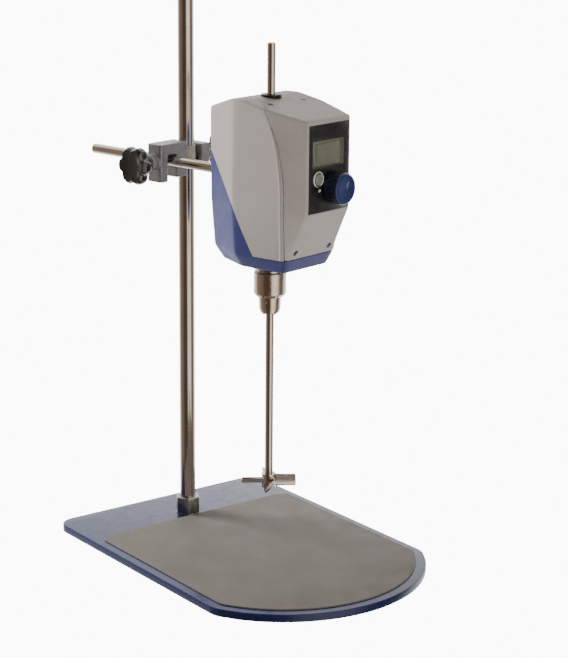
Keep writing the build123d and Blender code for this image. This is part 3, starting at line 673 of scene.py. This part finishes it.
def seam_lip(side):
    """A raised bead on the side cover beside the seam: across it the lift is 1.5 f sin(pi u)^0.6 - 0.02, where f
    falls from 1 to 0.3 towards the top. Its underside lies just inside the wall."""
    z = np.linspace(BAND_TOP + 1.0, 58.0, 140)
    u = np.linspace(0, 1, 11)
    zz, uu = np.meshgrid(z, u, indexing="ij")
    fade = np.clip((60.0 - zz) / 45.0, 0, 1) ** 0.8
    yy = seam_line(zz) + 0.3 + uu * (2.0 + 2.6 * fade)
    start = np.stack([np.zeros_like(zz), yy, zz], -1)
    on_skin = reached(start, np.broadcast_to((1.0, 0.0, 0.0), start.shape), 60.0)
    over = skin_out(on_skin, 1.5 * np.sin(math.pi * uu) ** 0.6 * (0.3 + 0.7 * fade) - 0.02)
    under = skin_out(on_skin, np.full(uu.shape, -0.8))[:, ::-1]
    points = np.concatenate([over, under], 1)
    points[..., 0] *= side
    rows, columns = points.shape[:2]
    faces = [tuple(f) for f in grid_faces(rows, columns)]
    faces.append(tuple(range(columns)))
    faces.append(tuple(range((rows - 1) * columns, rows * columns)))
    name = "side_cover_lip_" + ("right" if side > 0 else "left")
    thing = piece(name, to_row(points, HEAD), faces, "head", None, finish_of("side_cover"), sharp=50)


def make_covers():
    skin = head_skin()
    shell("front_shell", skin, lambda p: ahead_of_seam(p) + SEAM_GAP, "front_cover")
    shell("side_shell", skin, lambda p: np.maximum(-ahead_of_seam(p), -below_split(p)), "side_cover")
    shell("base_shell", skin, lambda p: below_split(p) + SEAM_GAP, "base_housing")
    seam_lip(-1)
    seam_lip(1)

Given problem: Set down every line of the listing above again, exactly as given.

Task output:
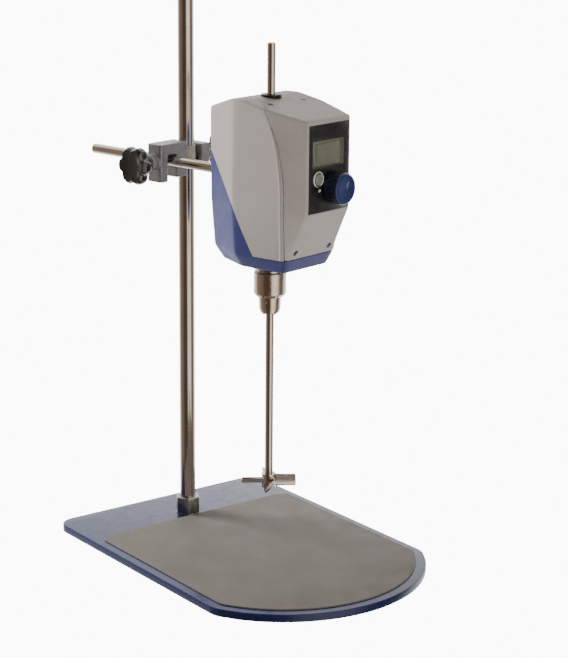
Keep writing the build123d and Blender code for this image. This is part 3, starting at line 673 of scene.py. This part finishes it.
def seam_lip(side):
    """A raised bead on the side cover beside the seam: across it the lift is 1.5 f sin(pi u)^0.6 - 0.02, where f
    falls from 1 to 0.3 towards the top. Its underside lies just inside the wall."""
    z = np.linspace(BAND_TOP + 1.0, 58.0, 140)
    u = np.linspace(0, 1, 11)
    zz, uu = np.meshgrid(z, u, indexing="ij")
    fade = np.clip((60.0 - zz) / 45.0, 0, 1) ** 0.8
    yy = seam_line(zz) + 0.3 + uu * (2.0 + 2.6 * fade)
    start = np.stack([np.zeros_like(zz), yy, zz], -1)
    on_skin = reached(start, np.broadcast_to((1.0, 0.0, 0.0), start.shape), 60.0)
    over = skin_out(on_skin, 1.5 * np.sin(math.pi * uu) ** 0.6 * (0.3 + 0.7 * fade) - 0.02)
    under = skin_out(on_skin, np.full(uu.shape, -0.8))[:, ::-1]
    points = np.concatenate([over, under], 1)
    points[..., 0] *= side
    rows, columns = points.shape[:2]
    faces = [tuple(f) for f in grid_faces(rows, columns)]
    faces.append(tuple(range(columns)))
    faces.append(tuple(range((rows - 1) * columns, rows * columns)))
    name = "side_cover_lip_" + ("right" if side > 0 else "left")
    thing = piece(name, to_row(points, HEAD), faces, "head", None, finish_of("side_cover"), sharp=50)


def make_covers():
    skin = head_skin()
    shell("front_shell", skin, lambda p: ahead_of_seam(p) + SEAM_GAP, "front_cover")
    shell("side_shell", skin, lambda p: np.maximum(-ahead_of_seam(p), -below_split(p)), "side_cover")
    shell("base_shell", skin, lambda p: below_split(p) + SEAM_GAP, "base_housing")
    seam_lip(-1)
    seam_lip(1)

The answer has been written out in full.